Task instructions: What is needed is an exact copy of the lines from the line containing "obj.data.transform(world)" to the line containing "scene = bpy.context.scene", both lines included, and nothing else.

Records with modeling code:

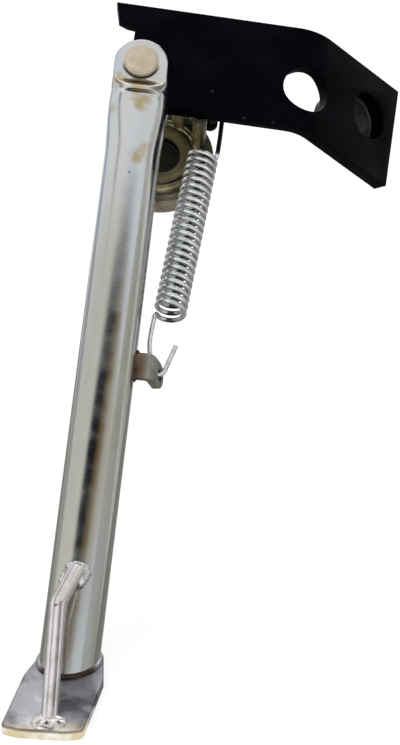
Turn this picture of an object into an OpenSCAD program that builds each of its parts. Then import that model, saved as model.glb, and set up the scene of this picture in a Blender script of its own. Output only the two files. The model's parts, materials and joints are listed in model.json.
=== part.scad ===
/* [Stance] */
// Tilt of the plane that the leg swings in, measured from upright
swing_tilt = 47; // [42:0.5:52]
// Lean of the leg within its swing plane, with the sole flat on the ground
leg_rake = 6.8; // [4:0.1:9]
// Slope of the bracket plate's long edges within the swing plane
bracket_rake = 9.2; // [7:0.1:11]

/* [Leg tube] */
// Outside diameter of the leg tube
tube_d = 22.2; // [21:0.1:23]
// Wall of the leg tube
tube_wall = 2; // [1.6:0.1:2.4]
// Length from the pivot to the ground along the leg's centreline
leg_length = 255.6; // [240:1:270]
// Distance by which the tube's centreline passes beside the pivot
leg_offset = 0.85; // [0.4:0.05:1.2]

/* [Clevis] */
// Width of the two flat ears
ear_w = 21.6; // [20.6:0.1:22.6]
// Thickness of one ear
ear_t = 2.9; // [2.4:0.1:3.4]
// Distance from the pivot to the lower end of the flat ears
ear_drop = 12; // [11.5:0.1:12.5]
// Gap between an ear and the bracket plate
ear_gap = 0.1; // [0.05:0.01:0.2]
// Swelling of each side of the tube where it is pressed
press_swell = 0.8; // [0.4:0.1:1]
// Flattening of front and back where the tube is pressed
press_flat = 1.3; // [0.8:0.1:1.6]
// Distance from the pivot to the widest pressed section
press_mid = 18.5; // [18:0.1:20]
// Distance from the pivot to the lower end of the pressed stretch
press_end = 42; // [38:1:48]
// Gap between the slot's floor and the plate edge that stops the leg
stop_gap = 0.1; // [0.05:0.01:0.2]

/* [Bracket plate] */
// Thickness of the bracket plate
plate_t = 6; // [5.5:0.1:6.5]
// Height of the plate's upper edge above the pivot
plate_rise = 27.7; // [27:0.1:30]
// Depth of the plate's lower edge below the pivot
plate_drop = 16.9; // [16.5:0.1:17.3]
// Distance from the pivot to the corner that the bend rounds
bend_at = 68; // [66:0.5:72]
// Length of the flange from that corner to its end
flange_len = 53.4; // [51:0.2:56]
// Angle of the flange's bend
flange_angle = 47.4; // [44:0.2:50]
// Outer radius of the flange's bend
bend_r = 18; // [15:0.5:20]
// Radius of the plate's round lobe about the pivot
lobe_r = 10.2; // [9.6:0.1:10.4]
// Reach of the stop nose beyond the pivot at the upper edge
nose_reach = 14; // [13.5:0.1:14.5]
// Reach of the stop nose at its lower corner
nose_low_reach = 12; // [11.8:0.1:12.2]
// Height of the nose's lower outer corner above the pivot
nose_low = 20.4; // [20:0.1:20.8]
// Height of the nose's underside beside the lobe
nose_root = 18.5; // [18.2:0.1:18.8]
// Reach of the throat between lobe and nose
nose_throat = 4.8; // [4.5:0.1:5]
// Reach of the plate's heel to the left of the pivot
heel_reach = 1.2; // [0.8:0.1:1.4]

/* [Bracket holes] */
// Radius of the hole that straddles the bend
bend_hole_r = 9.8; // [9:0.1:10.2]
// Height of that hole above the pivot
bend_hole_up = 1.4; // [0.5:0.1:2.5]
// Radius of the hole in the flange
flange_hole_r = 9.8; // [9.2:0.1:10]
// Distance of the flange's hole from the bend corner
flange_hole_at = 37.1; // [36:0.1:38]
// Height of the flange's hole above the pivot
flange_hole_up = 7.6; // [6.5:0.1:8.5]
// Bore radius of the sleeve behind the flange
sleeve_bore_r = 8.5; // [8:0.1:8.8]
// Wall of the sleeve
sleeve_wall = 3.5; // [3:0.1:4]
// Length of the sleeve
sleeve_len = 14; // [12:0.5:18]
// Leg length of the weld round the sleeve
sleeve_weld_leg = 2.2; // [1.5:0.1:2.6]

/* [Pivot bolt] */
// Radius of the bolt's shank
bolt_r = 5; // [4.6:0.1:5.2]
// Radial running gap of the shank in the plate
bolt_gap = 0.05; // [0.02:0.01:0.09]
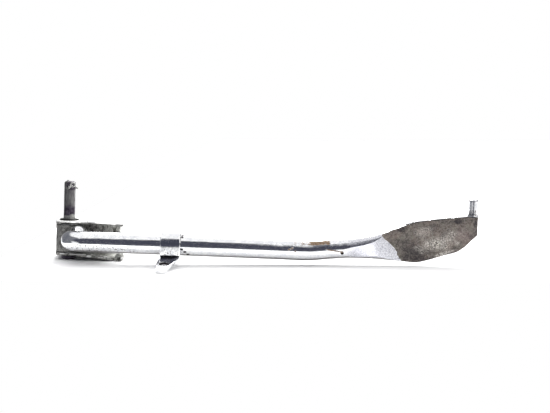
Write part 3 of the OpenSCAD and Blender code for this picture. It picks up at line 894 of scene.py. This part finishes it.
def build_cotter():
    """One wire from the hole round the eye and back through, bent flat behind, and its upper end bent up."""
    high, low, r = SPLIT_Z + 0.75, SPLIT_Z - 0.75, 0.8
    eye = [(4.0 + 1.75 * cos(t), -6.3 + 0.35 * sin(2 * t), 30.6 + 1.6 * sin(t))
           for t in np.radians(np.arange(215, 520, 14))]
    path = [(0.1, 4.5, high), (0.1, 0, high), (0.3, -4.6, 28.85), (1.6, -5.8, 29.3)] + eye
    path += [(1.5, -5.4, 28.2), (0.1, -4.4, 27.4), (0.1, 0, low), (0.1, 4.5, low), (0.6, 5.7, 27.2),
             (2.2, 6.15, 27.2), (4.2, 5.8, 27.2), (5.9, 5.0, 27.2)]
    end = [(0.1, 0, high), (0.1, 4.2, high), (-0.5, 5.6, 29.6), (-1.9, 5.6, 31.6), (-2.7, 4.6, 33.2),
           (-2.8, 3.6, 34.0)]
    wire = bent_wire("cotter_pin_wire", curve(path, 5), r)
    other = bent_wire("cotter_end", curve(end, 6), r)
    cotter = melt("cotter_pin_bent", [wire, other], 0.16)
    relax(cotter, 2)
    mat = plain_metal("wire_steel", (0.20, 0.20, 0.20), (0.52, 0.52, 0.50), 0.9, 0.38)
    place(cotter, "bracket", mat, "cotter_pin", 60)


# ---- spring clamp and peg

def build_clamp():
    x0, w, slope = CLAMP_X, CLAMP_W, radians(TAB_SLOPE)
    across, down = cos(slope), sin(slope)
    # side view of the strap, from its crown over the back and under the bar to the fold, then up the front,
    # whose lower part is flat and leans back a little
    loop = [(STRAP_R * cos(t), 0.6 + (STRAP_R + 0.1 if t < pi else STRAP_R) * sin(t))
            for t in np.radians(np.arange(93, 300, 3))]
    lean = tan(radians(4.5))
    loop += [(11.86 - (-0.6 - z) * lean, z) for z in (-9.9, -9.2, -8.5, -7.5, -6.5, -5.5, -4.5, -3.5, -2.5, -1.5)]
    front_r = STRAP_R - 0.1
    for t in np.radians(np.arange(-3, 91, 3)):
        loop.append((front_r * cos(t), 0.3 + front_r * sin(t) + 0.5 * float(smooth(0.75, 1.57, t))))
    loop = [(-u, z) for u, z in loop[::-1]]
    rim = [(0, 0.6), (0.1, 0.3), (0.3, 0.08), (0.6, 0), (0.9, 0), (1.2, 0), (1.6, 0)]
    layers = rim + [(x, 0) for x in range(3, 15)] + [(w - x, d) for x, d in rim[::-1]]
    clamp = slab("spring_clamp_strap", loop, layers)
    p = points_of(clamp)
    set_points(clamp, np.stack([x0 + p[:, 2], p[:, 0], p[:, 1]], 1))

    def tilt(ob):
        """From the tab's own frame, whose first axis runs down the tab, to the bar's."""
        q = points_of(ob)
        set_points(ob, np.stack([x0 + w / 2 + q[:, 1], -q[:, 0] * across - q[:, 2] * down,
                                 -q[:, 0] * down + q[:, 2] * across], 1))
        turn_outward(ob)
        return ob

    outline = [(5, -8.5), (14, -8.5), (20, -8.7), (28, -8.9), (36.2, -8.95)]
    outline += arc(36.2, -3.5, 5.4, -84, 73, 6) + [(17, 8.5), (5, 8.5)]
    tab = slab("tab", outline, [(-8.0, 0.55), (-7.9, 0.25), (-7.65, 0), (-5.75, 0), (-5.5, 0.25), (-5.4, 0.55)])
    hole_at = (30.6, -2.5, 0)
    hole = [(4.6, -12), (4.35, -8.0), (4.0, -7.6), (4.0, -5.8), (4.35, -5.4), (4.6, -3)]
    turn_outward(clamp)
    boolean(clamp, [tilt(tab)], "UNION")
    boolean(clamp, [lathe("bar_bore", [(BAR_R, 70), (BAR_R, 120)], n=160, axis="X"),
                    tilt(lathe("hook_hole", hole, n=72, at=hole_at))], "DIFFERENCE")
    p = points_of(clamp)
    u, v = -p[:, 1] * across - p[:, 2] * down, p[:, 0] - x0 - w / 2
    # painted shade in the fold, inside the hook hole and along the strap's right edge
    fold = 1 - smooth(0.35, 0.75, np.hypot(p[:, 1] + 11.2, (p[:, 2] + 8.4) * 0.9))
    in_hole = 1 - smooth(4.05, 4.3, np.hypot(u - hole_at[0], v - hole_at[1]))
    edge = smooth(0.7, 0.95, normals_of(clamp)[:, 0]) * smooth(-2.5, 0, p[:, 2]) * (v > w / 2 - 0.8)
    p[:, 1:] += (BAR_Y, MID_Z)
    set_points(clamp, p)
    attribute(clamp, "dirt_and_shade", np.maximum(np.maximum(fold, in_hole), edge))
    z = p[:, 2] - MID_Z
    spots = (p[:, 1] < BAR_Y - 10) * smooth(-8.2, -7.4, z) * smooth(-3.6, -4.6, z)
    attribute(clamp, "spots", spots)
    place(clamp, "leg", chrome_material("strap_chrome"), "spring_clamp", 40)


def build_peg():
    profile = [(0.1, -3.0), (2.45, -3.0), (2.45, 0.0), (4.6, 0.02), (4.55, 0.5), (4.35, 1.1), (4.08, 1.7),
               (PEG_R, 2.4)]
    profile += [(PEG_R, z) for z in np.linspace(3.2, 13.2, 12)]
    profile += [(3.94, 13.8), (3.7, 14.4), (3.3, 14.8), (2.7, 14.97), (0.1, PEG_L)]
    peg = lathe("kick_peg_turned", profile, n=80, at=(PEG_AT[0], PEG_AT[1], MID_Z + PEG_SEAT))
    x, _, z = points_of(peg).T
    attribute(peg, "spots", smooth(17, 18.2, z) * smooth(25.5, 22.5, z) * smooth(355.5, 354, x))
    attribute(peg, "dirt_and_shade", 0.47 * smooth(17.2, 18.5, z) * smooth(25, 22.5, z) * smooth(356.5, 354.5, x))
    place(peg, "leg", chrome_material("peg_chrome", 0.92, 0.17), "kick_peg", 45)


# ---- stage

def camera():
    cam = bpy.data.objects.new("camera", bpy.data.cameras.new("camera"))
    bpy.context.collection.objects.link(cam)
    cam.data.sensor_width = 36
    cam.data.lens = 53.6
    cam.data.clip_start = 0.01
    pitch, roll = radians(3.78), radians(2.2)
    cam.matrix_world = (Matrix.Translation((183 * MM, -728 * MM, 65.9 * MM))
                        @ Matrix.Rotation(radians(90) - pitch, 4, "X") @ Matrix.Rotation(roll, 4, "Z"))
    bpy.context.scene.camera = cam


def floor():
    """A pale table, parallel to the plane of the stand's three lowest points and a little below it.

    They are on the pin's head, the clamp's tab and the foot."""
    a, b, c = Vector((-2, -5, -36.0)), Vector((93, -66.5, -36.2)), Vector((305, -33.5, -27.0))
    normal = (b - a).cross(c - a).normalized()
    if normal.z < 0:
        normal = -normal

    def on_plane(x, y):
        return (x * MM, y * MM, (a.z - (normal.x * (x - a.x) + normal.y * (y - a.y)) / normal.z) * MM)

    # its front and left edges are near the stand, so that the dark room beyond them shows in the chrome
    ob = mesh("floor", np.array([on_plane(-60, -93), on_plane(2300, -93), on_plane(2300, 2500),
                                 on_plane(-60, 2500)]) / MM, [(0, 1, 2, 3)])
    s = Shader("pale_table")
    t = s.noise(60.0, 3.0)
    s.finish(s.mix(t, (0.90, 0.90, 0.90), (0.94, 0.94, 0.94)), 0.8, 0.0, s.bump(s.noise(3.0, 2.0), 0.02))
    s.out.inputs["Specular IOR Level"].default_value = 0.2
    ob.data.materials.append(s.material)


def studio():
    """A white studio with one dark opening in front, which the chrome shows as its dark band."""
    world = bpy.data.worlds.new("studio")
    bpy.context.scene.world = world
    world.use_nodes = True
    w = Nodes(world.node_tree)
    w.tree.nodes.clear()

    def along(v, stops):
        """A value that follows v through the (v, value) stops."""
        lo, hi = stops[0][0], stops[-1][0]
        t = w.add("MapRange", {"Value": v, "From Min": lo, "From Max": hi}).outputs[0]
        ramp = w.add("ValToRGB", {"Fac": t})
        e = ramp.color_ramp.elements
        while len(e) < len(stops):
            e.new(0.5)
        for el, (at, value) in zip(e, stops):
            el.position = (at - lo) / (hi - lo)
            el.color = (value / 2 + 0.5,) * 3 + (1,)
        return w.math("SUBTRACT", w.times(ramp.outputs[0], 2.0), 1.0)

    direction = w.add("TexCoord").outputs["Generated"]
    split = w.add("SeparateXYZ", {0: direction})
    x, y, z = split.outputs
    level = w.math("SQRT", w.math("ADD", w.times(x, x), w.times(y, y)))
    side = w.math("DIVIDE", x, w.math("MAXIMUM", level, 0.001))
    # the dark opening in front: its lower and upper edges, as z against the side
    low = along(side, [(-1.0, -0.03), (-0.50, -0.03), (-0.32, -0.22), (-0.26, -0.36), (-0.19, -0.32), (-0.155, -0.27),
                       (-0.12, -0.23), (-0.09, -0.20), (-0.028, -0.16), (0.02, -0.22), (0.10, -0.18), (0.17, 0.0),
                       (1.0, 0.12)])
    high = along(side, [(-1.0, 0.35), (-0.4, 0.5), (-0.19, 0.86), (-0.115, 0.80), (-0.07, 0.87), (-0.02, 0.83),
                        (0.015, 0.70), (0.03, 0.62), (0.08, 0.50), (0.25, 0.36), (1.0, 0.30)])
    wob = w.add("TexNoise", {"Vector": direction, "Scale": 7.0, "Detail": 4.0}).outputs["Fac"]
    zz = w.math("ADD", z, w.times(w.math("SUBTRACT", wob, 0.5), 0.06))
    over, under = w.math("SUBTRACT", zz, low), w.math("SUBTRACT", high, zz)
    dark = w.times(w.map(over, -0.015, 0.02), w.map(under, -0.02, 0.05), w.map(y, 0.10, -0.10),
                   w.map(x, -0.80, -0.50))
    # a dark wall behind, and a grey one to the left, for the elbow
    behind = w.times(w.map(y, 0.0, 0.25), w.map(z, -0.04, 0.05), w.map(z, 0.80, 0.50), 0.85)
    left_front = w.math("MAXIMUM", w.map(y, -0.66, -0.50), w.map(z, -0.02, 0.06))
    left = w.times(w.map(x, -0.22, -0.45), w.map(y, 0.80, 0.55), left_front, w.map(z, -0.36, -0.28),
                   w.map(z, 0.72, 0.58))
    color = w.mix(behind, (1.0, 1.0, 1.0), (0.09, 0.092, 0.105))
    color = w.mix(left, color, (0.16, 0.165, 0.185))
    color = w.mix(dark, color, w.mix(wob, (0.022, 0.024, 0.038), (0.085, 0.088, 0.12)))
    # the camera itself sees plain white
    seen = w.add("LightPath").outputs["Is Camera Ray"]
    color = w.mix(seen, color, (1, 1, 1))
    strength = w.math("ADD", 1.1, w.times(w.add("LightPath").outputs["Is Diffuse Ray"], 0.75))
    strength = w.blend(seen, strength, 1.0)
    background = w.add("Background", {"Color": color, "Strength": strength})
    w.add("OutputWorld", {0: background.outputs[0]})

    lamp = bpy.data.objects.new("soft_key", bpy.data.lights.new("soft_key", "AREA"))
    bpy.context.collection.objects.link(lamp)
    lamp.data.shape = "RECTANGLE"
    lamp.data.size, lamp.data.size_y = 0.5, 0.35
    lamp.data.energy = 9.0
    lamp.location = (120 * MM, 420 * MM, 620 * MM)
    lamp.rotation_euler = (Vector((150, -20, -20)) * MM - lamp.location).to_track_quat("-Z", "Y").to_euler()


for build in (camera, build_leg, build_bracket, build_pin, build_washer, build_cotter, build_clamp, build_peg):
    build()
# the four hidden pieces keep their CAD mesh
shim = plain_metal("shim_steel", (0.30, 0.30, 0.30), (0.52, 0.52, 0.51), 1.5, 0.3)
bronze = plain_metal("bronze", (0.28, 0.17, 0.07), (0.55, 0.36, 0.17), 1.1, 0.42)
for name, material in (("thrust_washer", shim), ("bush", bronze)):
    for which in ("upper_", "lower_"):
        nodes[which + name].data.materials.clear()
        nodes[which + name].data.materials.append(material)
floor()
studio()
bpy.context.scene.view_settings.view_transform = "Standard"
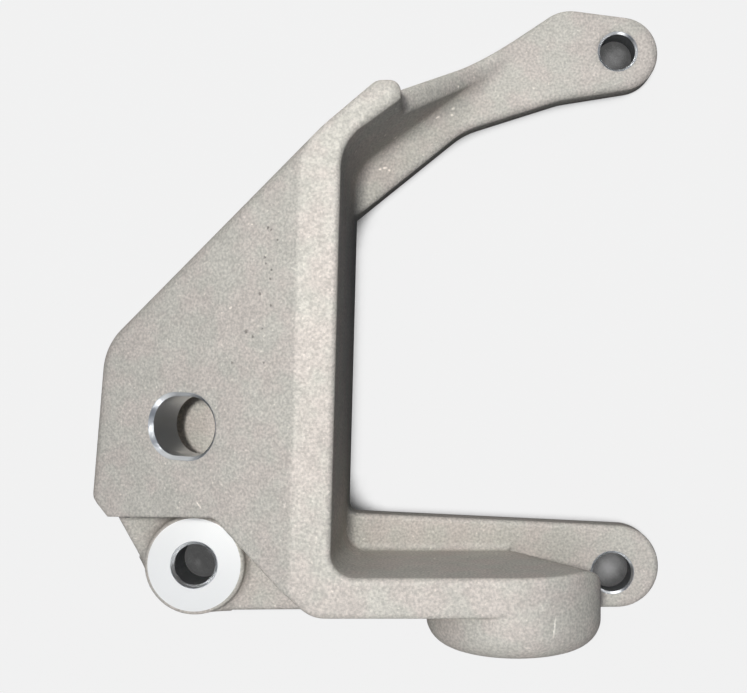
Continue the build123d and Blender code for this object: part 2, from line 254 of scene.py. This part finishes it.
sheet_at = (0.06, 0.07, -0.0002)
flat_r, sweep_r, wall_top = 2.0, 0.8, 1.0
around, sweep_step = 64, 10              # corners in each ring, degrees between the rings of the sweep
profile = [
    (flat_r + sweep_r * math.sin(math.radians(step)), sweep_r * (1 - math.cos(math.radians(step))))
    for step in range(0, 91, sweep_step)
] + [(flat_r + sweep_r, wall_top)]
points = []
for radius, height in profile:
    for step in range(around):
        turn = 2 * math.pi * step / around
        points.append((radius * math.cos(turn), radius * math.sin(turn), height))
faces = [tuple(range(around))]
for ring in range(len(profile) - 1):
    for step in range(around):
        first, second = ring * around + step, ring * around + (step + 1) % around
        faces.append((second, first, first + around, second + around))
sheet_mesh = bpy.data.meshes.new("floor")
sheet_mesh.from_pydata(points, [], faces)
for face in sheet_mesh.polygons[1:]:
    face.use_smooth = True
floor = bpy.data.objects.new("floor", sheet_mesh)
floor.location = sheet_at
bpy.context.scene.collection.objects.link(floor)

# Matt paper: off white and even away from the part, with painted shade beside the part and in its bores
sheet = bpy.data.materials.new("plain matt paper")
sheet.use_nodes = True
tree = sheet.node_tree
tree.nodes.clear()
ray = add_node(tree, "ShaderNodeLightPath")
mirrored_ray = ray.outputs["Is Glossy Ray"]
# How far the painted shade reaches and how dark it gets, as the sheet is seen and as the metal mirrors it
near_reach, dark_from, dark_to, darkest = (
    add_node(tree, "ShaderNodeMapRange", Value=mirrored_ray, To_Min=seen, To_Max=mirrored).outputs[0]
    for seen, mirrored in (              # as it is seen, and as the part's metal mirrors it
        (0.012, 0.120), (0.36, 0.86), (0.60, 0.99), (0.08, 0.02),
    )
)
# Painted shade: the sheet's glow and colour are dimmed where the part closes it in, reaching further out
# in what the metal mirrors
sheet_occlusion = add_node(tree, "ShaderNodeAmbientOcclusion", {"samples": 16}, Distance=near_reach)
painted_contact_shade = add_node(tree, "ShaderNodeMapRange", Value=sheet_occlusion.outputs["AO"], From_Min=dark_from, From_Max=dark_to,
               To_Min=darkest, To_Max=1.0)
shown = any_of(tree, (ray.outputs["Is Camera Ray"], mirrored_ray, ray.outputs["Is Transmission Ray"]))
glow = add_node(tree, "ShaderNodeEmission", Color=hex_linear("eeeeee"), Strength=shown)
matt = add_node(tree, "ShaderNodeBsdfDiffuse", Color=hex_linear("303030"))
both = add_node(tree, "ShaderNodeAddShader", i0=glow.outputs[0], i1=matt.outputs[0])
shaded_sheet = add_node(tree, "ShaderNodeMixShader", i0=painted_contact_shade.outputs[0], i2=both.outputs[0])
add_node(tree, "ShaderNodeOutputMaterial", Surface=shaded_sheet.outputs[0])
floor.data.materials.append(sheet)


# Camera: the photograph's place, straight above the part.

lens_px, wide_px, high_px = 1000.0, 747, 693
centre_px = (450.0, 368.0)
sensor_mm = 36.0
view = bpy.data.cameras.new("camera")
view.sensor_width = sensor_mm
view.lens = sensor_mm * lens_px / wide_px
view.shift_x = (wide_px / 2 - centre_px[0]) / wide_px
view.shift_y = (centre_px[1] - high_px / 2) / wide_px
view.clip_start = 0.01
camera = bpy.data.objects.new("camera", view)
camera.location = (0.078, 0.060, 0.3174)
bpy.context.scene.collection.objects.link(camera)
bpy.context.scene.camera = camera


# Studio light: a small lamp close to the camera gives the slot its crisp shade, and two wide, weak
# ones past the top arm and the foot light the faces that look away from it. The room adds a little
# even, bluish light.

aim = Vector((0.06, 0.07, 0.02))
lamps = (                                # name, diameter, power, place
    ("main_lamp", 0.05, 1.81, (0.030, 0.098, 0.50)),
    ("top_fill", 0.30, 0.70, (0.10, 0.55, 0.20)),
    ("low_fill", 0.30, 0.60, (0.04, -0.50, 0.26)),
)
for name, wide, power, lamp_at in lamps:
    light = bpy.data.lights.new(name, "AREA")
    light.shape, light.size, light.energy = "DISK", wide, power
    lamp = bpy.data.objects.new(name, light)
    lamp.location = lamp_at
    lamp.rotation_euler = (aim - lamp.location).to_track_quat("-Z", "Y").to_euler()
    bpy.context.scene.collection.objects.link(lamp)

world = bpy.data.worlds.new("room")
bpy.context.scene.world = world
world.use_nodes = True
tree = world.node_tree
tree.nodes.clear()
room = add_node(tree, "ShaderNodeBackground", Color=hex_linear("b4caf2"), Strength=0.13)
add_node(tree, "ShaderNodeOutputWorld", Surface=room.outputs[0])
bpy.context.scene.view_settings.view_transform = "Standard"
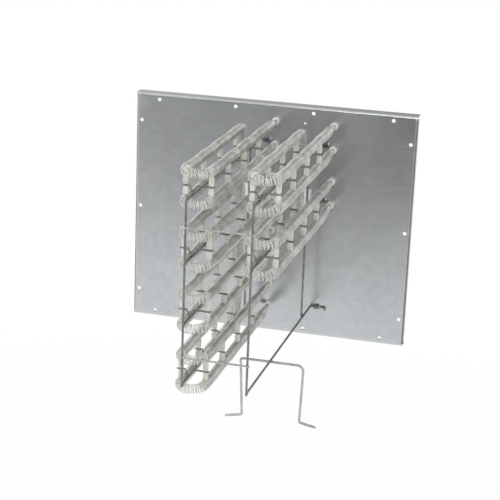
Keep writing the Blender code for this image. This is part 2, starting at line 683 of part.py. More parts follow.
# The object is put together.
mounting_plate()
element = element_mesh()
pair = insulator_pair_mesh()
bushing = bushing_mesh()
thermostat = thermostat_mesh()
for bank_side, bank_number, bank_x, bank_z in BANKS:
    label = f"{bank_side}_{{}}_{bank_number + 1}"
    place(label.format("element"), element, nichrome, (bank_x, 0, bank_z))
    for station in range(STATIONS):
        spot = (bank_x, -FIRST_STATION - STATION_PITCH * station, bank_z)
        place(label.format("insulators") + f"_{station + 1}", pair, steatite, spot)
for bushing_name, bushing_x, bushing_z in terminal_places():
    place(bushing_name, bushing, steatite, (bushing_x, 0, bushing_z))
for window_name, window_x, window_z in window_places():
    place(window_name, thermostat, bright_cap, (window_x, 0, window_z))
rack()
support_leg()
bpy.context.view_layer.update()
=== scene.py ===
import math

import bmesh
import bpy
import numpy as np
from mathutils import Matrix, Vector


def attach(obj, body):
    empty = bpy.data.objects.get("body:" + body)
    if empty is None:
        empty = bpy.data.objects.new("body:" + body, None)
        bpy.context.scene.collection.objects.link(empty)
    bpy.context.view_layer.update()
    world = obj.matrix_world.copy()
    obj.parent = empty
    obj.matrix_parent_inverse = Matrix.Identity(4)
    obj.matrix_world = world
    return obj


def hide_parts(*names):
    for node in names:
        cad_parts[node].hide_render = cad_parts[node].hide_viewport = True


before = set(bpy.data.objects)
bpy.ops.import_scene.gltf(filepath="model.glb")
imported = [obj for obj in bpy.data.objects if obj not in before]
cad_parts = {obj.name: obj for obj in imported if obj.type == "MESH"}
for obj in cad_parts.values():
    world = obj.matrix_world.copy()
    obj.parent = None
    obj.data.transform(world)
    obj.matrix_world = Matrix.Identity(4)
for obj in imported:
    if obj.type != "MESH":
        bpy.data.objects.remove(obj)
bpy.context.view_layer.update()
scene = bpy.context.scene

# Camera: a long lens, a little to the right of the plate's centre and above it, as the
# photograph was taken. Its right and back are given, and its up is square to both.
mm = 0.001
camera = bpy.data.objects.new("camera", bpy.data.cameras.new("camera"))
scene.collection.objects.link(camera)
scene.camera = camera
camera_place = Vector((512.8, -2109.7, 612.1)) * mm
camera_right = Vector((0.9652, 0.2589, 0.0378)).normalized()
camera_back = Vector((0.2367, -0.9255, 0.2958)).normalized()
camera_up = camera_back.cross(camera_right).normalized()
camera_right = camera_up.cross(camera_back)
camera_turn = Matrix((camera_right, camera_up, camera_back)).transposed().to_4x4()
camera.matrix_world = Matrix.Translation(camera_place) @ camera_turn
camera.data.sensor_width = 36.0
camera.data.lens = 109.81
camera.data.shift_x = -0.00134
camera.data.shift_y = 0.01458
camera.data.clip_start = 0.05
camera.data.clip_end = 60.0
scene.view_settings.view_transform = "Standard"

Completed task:
    obj.data.transform(world)
    obj.matrix_world = Matrix.Identity(4)
for obj in imported:
    if obj.type != "MESH":
        bpy.data.objects.remove(obj)
bpy.context.view_layer.update()
scene = bpy.context.scene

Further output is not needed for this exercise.